◆ SOURCE RECORDS
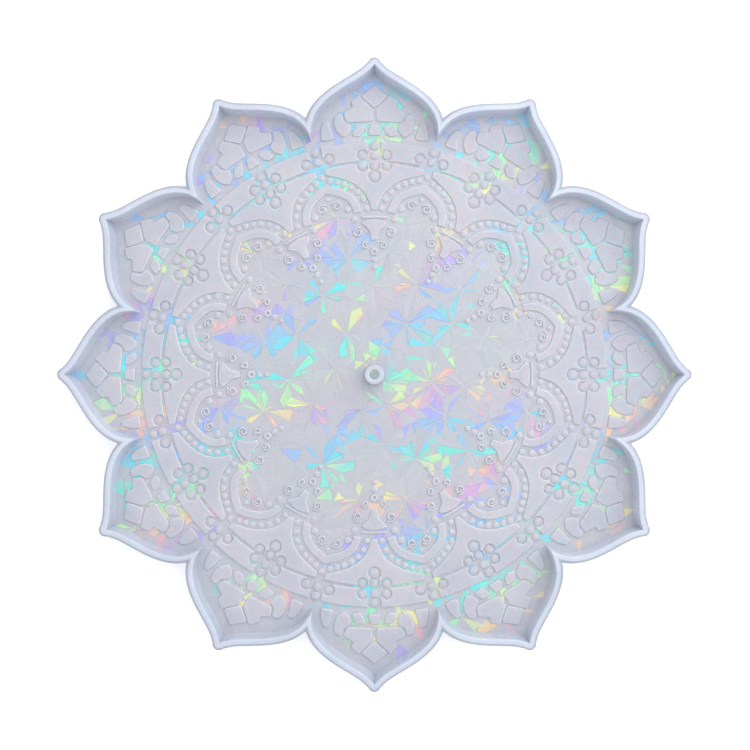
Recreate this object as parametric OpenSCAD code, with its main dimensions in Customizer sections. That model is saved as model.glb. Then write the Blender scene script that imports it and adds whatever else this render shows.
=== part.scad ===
// Resin casting mould: a shallow one-piece silicone tray in the outline of a twelve-petalled
// lotus. It has a raised rim, a hollow post at the centre, and a mandala of low pads, beads and
// scrolls standing on a patterned floor.
// Sizes are in millimetres. The underside is at z = 0, the post stands on the z axis, and the
// first petal points along +y.

/* [Body] */
// Distance from the centre to a petal's tip
tip_r = 127.3; // [127:0.1:130]
// Overall height of the mould
mould_h = 11; // [9:0.5:16]
// Thickness of the sheet under the patterned floor
base_t = 2.6; // [2:0.1:3.5]
// Thickness of the patterned floor
floor_t = 0.4; // [0.2:0.1:0.8]
// Width of the rim
rim_w = 3; // [2.4:0.1:3.4]

/* [Petal outline] */
// Radius of the rounded nub on a petal's tip
nub_r = 2.7; // [2.4:0.1:2.9]
// Reach to the side, and drop below the tip, where the nub runs into the flank
flank_start = [3.3, 2.5]; // [2:0.1:4]
// Reach and drop of the point that draws the flank in
flank_flare = [8.3, 8.7]; // [7:0.1:10]
// Reach and drop of the point that pushes the shoulder out
flank_shoulder = [30, 13.8]; // [12:0.1:32]
// Reach and drop of the flank's foot, hidden behind the next petal
flank_end = [28.4, 31.9]; // [27:0.1:34]

/* [Centre post] */
// Outside diameter of the post, which leaves the shaft hole in a casting
post_d = 8; // [6:0.1:12]
// Diameter of the bore down the post
bore_d = 4.4; // [2:0.1:5]

/* [Relief] */
// Height of the pads above the floor
pad_h = 0.8; // [0.4:0.1:1.2]
// Height of the beads and dots above the floor
bead_h = 0.7; // [0.4:0.1:1.2]
// Width of the raised line that a scroll is drawn with
stroke_w = 0.6; // [0.4:0.05:0.7]
// Inner and outer radius of the ring of ribbon pads
band_r = [87.2, 94.8]; // [87:0.1:95]
// Outer radius of the web pads
web_r = 86; // [85:0.1:86.5]
// Distance kept between a pad and the dots it is cut back from
dot_gap = 0.6; // [0.3:0.1:1]

/* [Inner arches] */
// Height of an inner arch's apex above the mould's centre
arch_apex = 79.8; // [78:0.1:80]
// Width of the plain arch band
arch_w = 3.1; // [2.5:0.1:3.5]
// Distance from the arch band to the line of beads round it
bead_line = 2.5; // [2.2:0.1:2.8]
// Distance from the arch band to the web pad outside the beads
web_line = 4.3; // [4:0.1:4.8]
// Radius of a border bead
bead_r = 1.25; // [0.8:0.05:1.3]
// Number of border beads on each side of an arch
beads_a_side = 7; // [4:1:7]

/* [Hidden] */
$fn = 48;

petals = 12;
step = 360 / petals;
floor_top = base_t + floor_t;
curve_steps = 10;
corner_steps = 3;
search_steps = 30;
arc_steps = 8;

// Colours of the silicone: the thin body, the thicker rim, and the frosted relief
body_tint = [0.82, 0.82, 0.87];
rim_tint = [0.86, 0.90, 0.97];
relief_tint = [0.79, 0.79, 0.83];
floor_tint = [0.72, 0.86, 0.92];

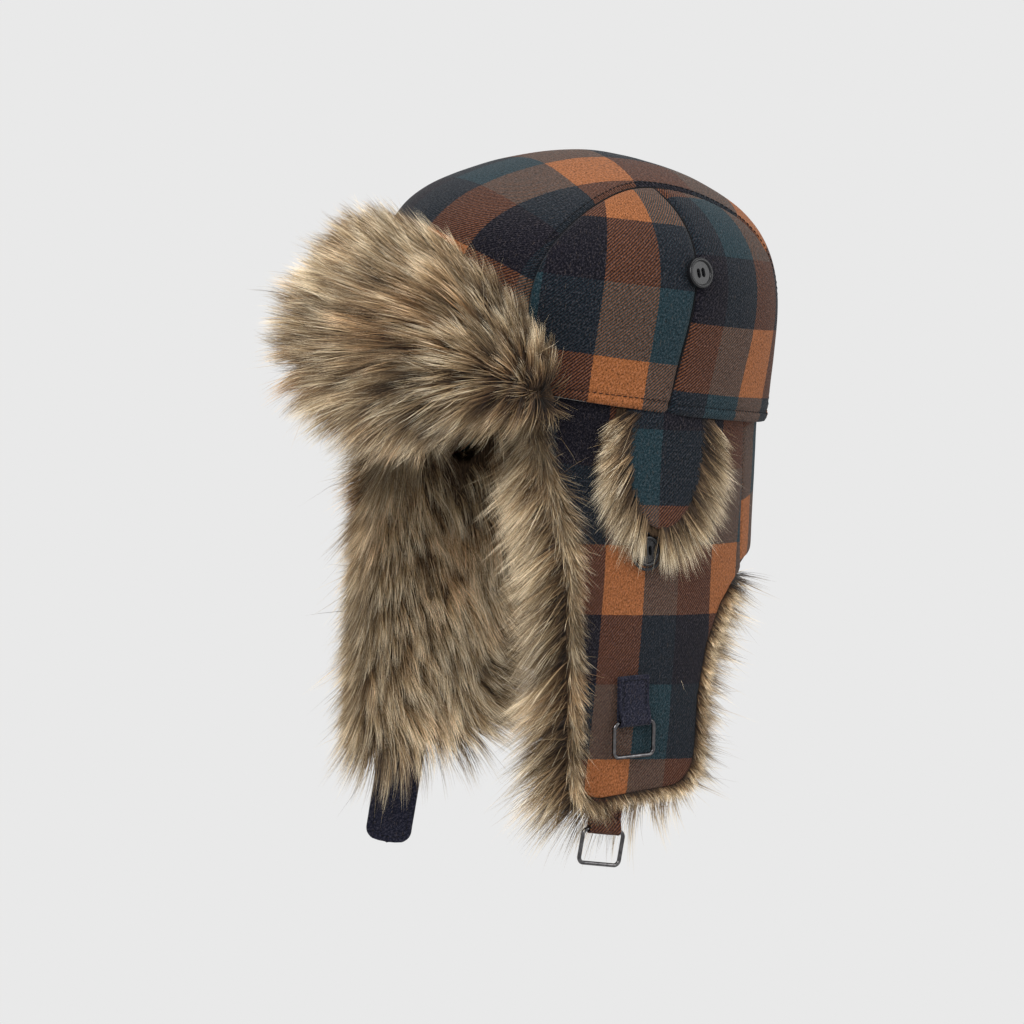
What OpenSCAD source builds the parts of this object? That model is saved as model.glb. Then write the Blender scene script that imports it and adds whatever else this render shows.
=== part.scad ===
// Trapper hat: a wool crown with a turned-up fur front flap, two ear flaps that each
// carry a buttoned ear cover, a neck flap, two strap rings and a chin strap.
// Millimetres. +Z is up, the front is -Y and the wearer's left is +X. The origin is the
// middle of the head opening, on the line where the crown's hem meets the flaps.

/* [Crown] */
// Half width of the crown at its hem
crown_a = 90; // [86:1:94]
// Half length of the crown at its hem, front to back
crown_b = 104; // [101:0.5:107]
// Height of the crown's top above the middle of the hem
crown_h = 126; // [122:1:130]
// How square the crown is across its levels, 2 being an ellipse
crown_n = 1.8; // [1.7:0.1:1.9]
// How square the crown is in height, 2 being an ellipse
crown_m = 3.4; // [3.2:0.1:3.6]
// How far the crown's wall swells between hem and shoulder, as a share of its radius
crown_swell = 0.18; // [0.15:0.01:0.2]
// Slope of the crown's top, which is lower at the back
crown_rake = 0.05; // [0.02:0.01:0.08]
// Size of the centre panel that runs front to back over the top: its half width where it
// is narrowest, before the swell
seam_x = 43; // [41:1:45]
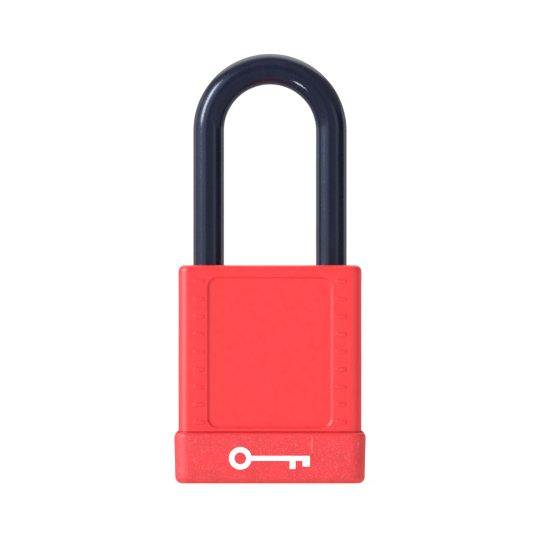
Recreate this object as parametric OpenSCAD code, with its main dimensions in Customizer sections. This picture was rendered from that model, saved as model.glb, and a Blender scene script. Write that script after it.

◆ INSTRUCTIONS FOR THE TASK
Repeat each of the entries above precisely as given.

◆ REPLY
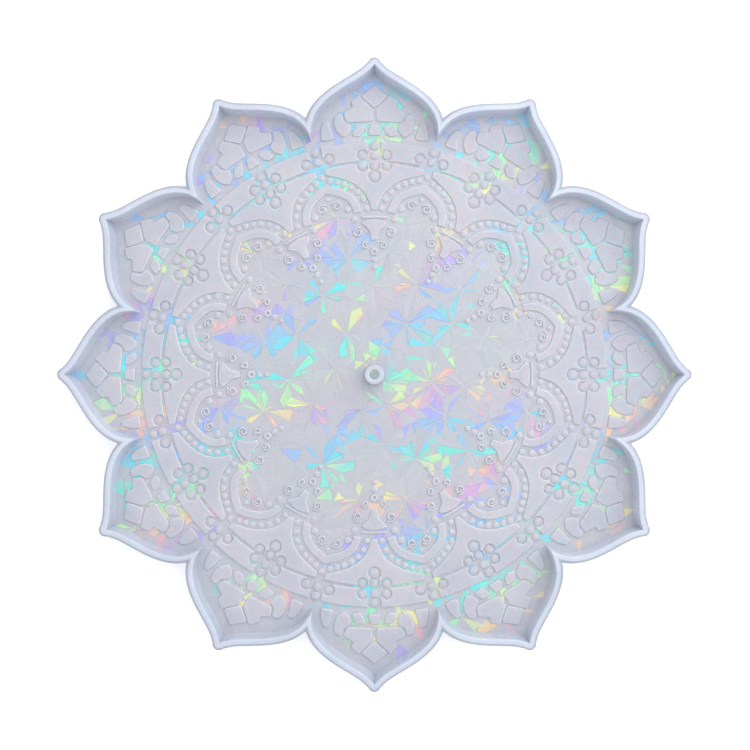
Recreate this object as parametric OpenSCAD code, with its main dimensions in Customizer sections. That model is saved as model.glb. Then write the Blender scene script that imports it and adds whatever else this render shows.
=== part.scad ===
// Resin casting mould: a shallow one-piece silicone tray in the outline of a twelve-petalled
// lotus. It has a raised rim, a hollow post at the centre, and a mandala of low pads, beads and
// scrolls standing on a patterned floor.
// Sizes are in millimetres. The underside is at z = 0, the post stands on the z axis, and the
// first petal points along +y.

/* [Body] */
// Distance from the centre to a petal's tip
tip_r = 127.3; // [127:0.1:130]
// Overall height of the mould
mould_h = 11; // [9:0.5:16]
// Thickness of the sheet under the patterned floor
base_t = 2.6; // [2:0.1:3.5]
// Thickness of the patterned floor
floor_t = 0.4; // [0.2:0.1:0.8]
// Width of the rim
rim_w = 3; // [2.4:0.1:3.4]

/* [Petal outline] */
// Radius of the rounded nub on a petal's tip
nub_r = 2.7; // [2.4:0.1:2.9]
// Reach to the side, and drop below the tip, where the nub runs into the flank
flank_start = [3.3, 2.5]; // [2:0.1:4]
// Reach and drop of the point that draws the flank in
flank_flare = [8.3, 8.7]; // [7:0.1:10]
// Reach and drop of the point that pushes the shoulder out
flank_shoulder = [30, 13.8]; // [12:0.1:32]
// Reach and drop of the flank's foot, hidden behind the next petal
flank_end = [28.4, 31.9]; // [27:0.1:34]

/* [Centre post] */
// Outside diameter of the post, which leaves the shaft hole in a casting
post_d = 8; // [6:0.1:12]
// Diameter of the bore down the post
bore_d = 4.4; // [2:0.1:5]

/* [Relief] */
// Height of the pads above the floor
pad_h = 0.8; // [0.4:0.1:1.2]
// Height of the beads and dots above the floor
bead_h = 0.7; // [0.4:0.1:1.2]
// Width of the raised line that a scroll is drawn with
stroke_w = 0.6; // [0.4:0.05:0.7]
// Inner and outer radius of the ring of ribbon pads
band_r = [87.2, 94.8]; // [87:0.1:95]
// Outer radius of the web pads
web_r = 86; // [85:0.1:86.5]
// Distance kept between a pad and the dots it is cut back from
dot_gap = 0.6; // [0.3:0.1:1]

/* [Inner arches] */
// Height of an inner arch's apex above the mould's centre
arch_apex = 79.8; // [78:0.1:80]
// Width of the plain arch band
arch_w = 3.1; // [2.5:0.1:3.5]
// Distance from the arch band to the line of beads round it
bead_line = 2.5; // [2.2:0.1:2.8]
// Distance from the arch band to the web pad outside the beads
web_line = 4.3; // [4:0.1:4.8]
// Radius of a border bead
bead_r = 1.25; // [0.8:0.05:1.3]
// Number of border beads on each side of an arch
beads_a_side = 7; // [4:1:7]

/* [Hidden] */
$fn = 48;

petals = 12;
step = 360 / petals;
floor_top = base_t + floor_t;
curve_steps = 10;
corner_steps = 3;
search_steps = 30;
arc_steps = 8;

// Colours of the silicone: the thin body, the thicker rim, and the frosted relief
body_tint = [0.82, 0.82, 0.87];
rim_tint = [0.86, 0.90, 0.97];
relief_tint = [0.79, 0.79, 0.83];
floor_tint = [0.72, 0.86, 0.92];

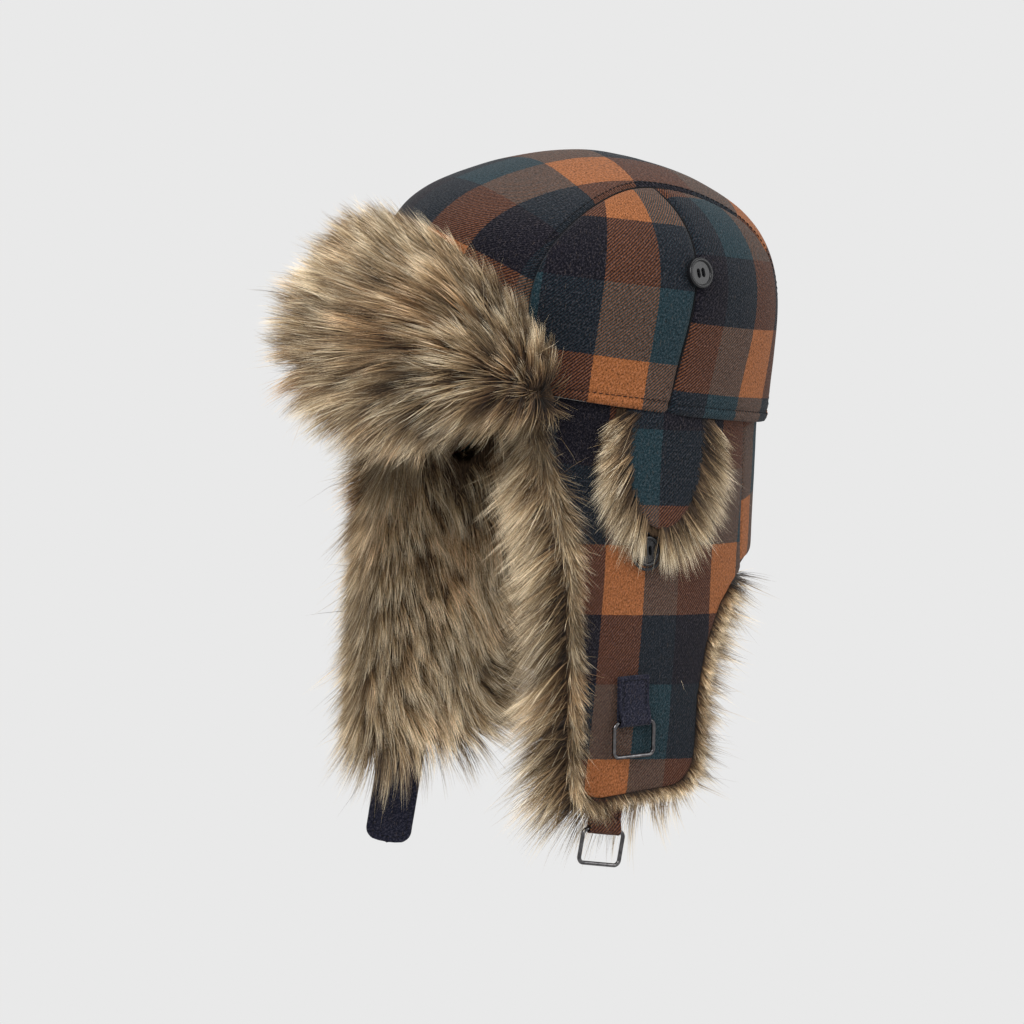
What OpenSCAD source builds the parts of this object? That model is saved as model.glb. Then write the Blender scene script that imports it and adds whatever else this render shows.
=== part.scad ===
// Trapper hat: a wool crown with a turned-up fur front flap, two ear flaps that each
// carry a buttoned ear cover, a neck flap, two strap rings and a chin strap.
// Millimetres. +Z is up, the front is -Y and the wearer's left is +X. The origin is the
// middle of the head opening, on the line where the crown's hem meets the flaps.

/* [Crown] */
// Half width of the crown at its hem
crown_a = 90; // [86:1:94]
// Half length of the crown at its hem, front to back
crown_b = 104; // [101:0.5:107]
// Height of the crown's top above the middle of the hem
crown_h = 126; // [122:1:130]
// How square the crown is across its levels, 2 being an ellipse
crown_n = 1.8; // [1.7:0.1:1.9]
// How square the crown is in height, 2 being an ellipse
crown_m = 3.4; // [3.2:0.1:3.6]
// How far the crown's wall swells between hem and shoulder, as a share of its radius
crown_swell = 0.18; // [0.15:0.01:0.2]
// Slope of the crown's top, which is lower at the back
crown_rake = 0.05; // [0.02:0.01:0.08]
// Size of the centre panel that runs front to back over the top: its half width where it
// is narrowest, before the swell
seam_x = 43; // [41:1:45]
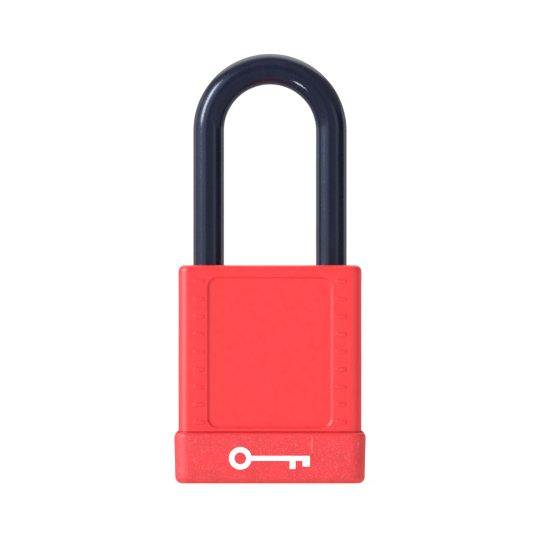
Recreate this object as parametric OpenSCAD code, with its main dimensions in Customizer sections. This picture was rendered from that model, saved as model.glb, and a Blender scene script. Write that script after it.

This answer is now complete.